>>>>>

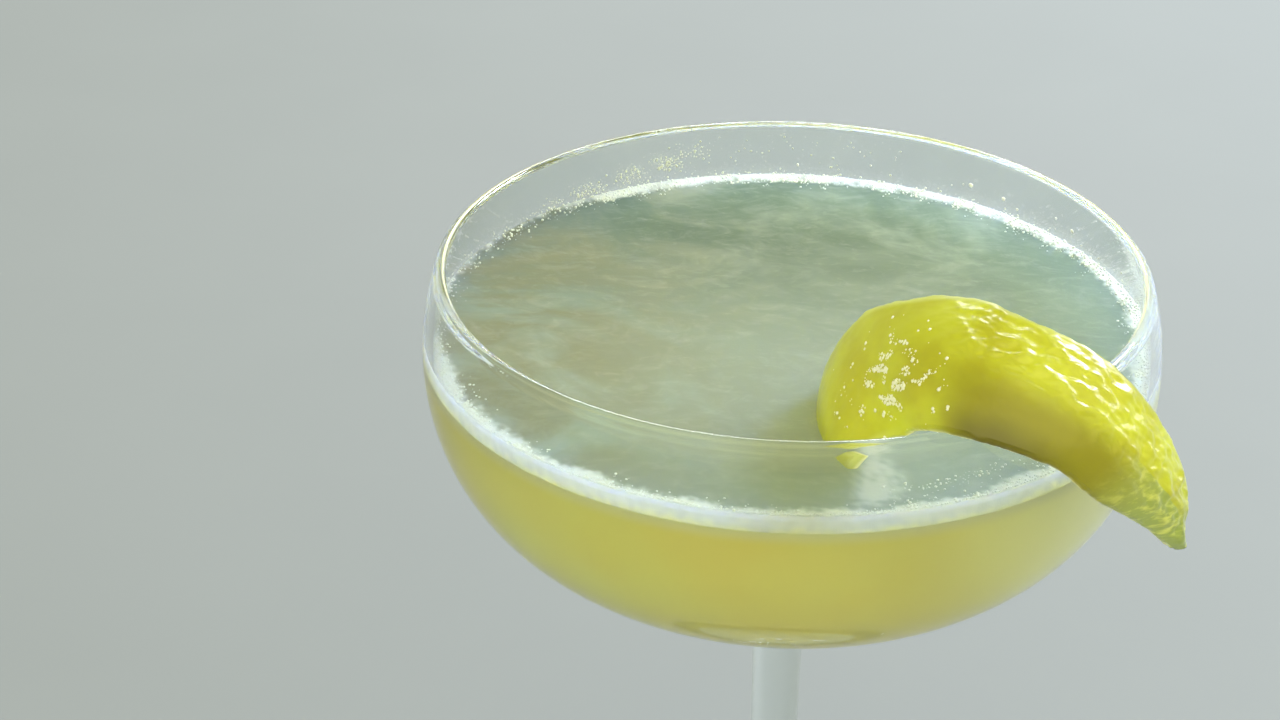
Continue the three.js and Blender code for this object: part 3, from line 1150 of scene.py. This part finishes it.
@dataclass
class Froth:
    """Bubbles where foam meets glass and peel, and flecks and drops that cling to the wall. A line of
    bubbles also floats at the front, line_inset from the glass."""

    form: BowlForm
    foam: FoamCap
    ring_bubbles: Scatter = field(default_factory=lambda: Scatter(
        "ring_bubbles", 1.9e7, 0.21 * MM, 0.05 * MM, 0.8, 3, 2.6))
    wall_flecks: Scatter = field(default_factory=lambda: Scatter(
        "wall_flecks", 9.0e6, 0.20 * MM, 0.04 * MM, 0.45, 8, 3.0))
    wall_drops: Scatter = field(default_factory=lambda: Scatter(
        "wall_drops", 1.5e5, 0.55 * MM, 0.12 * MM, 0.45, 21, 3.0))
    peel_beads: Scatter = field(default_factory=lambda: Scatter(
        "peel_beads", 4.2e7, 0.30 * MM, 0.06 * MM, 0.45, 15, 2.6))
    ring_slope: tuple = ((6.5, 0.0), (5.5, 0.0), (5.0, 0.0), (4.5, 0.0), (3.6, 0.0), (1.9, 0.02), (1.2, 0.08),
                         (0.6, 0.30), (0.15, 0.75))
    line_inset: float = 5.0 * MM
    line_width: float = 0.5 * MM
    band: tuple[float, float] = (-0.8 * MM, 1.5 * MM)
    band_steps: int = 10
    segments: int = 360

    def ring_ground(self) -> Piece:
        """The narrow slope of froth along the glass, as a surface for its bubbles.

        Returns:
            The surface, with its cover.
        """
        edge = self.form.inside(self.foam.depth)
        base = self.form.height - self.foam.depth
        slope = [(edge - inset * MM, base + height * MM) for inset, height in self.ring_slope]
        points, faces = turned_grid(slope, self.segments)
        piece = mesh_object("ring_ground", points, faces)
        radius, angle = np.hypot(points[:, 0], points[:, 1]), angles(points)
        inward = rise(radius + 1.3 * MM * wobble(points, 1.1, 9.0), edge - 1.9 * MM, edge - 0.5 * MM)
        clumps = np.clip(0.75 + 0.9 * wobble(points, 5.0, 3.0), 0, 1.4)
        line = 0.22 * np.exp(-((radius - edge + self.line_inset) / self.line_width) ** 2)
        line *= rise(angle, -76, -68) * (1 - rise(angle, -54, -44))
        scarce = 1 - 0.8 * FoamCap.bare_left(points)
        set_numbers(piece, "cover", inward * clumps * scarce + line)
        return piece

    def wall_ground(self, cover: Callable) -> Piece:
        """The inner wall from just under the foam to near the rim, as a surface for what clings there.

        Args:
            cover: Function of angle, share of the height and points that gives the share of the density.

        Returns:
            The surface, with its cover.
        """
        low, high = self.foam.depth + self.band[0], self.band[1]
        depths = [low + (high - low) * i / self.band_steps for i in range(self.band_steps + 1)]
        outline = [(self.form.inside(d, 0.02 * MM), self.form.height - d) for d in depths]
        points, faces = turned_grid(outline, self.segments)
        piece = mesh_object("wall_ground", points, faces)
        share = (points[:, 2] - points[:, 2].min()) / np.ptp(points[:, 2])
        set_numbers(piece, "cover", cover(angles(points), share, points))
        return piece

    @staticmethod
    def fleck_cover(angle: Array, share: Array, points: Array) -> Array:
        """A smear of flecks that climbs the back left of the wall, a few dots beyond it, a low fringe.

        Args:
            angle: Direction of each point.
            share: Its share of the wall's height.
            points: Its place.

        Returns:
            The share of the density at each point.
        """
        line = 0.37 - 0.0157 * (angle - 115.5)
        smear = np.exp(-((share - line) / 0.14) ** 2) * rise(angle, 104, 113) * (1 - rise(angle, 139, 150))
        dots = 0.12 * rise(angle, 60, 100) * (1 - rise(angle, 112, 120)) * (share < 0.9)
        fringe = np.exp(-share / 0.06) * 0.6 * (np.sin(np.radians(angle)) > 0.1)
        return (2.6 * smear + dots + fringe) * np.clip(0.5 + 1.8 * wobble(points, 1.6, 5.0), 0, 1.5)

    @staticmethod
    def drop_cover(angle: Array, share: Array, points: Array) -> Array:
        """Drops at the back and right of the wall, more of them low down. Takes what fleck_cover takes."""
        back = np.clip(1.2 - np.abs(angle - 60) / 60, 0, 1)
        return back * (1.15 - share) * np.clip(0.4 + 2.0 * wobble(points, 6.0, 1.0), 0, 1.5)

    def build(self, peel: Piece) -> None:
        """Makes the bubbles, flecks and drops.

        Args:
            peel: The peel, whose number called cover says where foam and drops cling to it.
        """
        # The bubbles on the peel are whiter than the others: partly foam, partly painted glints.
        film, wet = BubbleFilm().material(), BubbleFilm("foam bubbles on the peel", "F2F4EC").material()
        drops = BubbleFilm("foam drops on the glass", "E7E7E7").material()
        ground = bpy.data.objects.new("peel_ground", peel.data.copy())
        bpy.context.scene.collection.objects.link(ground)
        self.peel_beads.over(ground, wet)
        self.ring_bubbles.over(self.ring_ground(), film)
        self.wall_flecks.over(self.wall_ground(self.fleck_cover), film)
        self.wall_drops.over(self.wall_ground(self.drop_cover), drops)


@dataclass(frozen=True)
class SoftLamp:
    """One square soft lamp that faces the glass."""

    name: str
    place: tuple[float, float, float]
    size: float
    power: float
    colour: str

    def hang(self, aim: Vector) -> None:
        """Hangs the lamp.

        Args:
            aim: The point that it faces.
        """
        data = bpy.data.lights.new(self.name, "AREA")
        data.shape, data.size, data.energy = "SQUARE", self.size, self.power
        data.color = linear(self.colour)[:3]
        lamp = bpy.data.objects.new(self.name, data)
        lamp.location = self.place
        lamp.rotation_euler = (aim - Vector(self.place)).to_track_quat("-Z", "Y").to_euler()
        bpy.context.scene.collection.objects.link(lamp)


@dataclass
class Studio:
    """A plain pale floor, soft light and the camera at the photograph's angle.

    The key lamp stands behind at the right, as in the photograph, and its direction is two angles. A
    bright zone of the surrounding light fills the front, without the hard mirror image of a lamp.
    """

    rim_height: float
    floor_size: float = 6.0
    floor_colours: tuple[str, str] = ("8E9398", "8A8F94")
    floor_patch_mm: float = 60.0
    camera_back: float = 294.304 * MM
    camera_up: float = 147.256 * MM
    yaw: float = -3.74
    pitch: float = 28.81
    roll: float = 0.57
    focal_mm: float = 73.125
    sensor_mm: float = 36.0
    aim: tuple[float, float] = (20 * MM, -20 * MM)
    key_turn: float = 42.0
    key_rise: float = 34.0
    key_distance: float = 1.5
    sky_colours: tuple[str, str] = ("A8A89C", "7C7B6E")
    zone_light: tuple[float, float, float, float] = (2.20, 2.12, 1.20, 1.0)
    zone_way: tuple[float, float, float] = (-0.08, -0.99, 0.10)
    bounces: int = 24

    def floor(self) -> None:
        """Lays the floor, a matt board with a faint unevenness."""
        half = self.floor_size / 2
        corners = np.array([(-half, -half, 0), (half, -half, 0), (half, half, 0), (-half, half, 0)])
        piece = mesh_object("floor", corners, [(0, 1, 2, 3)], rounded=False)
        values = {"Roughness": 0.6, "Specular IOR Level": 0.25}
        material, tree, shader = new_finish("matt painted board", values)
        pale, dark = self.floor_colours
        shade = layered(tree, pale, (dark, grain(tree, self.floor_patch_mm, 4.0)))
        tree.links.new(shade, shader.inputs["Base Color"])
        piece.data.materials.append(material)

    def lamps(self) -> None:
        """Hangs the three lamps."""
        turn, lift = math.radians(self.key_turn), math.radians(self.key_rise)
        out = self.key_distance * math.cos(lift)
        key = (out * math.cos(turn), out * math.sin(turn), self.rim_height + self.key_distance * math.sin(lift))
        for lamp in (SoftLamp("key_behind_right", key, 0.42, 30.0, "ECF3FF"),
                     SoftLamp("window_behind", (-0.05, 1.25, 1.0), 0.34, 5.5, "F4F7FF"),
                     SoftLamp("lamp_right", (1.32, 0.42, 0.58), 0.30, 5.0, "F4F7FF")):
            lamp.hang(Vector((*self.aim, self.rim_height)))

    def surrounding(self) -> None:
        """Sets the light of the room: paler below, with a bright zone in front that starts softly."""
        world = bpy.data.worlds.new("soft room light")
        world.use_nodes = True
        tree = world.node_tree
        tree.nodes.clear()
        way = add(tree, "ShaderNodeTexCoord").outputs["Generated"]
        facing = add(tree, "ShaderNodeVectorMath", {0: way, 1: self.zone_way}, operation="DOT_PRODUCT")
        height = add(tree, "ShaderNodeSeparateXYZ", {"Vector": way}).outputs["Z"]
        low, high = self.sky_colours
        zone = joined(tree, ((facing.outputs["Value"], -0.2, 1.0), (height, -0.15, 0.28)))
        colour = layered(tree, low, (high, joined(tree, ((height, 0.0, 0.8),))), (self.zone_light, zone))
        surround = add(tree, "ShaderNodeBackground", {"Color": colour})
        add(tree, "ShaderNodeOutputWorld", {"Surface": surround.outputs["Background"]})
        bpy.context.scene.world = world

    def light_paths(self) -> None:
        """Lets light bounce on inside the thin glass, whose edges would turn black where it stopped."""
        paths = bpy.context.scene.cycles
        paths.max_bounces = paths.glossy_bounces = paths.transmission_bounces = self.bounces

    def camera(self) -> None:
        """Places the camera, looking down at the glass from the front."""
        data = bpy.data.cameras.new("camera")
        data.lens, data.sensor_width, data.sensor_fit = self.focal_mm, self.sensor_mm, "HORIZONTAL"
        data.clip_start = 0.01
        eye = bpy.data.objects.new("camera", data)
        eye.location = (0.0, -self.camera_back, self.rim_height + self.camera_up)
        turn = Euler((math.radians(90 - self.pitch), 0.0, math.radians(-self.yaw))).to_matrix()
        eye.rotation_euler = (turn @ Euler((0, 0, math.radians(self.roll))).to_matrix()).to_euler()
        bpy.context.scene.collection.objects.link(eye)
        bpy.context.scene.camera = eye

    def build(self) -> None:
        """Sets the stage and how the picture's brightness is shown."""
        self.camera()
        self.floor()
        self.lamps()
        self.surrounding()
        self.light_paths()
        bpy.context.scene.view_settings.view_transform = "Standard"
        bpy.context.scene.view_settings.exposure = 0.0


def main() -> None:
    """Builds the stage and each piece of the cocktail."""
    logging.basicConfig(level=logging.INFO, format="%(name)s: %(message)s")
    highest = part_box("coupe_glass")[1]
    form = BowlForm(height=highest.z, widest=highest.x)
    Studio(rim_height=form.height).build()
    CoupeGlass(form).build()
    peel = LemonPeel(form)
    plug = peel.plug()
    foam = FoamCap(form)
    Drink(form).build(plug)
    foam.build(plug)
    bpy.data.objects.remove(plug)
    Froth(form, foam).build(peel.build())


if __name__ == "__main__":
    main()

<<<<<
>>>>>

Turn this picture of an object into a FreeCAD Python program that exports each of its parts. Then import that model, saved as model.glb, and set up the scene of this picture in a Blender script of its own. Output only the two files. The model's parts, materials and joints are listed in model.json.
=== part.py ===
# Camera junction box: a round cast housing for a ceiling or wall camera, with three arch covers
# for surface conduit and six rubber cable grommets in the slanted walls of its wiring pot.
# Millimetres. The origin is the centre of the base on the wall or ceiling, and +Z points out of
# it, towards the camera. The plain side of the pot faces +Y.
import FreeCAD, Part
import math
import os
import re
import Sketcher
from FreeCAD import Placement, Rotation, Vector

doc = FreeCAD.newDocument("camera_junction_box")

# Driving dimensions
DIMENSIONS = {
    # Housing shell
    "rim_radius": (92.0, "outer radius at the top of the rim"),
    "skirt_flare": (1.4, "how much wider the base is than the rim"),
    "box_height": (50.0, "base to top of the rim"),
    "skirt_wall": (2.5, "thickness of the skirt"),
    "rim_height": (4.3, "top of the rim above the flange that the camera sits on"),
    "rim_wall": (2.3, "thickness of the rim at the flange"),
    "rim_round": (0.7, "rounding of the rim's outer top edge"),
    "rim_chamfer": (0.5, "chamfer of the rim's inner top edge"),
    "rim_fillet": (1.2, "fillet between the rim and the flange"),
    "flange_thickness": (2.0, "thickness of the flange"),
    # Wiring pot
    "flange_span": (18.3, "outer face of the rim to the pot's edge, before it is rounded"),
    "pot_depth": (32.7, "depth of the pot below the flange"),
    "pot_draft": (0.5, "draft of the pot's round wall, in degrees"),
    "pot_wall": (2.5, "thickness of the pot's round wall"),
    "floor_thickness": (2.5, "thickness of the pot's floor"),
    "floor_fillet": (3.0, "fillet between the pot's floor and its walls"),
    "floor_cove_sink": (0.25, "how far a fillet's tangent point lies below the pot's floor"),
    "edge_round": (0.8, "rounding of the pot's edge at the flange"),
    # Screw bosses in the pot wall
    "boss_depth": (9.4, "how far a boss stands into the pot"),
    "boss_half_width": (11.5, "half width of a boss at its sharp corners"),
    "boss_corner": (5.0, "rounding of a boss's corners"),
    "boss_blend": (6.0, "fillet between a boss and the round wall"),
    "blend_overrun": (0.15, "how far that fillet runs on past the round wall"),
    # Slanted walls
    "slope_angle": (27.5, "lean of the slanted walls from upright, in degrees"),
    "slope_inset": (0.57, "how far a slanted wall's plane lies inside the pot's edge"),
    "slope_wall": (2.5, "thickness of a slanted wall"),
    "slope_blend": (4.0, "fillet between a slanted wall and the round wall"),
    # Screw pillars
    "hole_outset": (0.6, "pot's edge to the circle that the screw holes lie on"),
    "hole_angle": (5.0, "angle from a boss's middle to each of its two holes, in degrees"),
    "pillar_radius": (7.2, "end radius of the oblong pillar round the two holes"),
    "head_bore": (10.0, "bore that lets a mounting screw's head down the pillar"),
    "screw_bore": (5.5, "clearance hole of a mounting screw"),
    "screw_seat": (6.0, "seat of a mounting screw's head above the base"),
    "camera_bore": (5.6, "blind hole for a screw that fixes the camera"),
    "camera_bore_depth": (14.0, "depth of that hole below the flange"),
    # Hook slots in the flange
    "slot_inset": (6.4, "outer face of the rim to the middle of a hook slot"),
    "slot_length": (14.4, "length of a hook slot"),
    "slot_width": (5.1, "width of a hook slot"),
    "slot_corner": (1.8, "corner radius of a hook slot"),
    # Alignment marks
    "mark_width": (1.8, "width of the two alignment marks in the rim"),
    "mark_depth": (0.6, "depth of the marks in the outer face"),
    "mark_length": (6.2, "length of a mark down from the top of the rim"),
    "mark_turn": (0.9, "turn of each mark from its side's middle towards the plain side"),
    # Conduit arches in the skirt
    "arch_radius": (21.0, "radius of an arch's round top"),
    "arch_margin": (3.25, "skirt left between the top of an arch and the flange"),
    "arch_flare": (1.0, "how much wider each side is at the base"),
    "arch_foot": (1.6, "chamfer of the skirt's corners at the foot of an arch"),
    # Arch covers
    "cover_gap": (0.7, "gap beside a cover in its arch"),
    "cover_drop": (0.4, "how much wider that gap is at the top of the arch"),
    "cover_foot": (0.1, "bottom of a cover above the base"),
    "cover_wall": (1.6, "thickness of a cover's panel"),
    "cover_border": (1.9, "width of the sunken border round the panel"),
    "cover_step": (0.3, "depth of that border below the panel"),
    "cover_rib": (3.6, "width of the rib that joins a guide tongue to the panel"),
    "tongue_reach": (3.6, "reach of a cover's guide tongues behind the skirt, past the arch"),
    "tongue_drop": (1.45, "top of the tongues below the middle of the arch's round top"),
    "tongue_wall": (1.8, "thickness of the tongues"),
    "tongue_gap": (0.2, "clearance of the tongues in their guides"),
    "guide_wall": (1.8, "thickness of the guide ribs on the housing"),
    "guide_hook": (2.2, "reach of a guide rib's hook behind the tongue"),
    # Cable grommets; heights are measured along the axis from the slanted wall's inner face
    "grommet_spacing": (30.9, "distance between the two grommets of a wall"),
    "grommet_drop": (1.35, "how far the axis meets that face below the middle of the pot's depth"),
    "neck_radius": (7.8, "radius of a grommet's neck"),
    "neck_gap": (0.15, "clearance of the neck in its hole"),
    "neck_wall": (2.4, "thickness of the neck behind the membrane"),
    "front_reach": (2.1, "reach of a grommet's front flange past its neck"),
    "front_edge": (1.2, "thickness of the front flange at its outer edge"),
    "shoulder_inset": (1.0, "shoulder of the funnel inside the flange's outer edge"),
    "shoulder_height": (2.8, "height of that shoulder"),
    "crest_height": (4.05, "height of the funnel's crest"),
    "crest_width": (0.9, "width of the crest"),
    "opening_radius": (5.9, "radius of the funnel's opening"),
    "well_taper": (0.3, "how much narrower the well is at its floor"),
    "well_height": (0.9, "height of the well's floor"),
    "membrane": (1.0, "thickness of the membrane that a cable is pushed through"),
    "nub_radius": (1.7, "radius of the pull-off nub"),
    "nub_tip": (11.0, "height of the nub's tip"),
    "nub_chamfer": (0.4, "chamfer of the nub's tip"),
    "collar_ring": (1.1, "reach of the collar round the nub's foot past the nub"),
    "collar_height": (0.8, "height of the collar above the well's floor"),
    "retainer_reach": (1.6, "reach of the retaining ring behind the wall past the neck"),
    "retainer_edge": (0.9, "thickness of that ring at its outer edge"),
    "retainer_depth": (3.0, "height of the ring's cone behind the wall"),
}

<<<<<

## The task
Search the listing above for the string "FreeCAD". Copy every line that contains it.

## Worked answer
Turn this picture of an object into a FreeCAD Python program that exports each of its parts. Then import that model, saved as model.glb, and set up the scene of this picture in a Blender script of its own. Output only the two files. The model's parts, materials and joints are listed in model.json.
import FreeCAD, Part
from FreeCAD import Placement, Rotation, Vector
doc = FreeCAD.newDocument("camera_junction_box")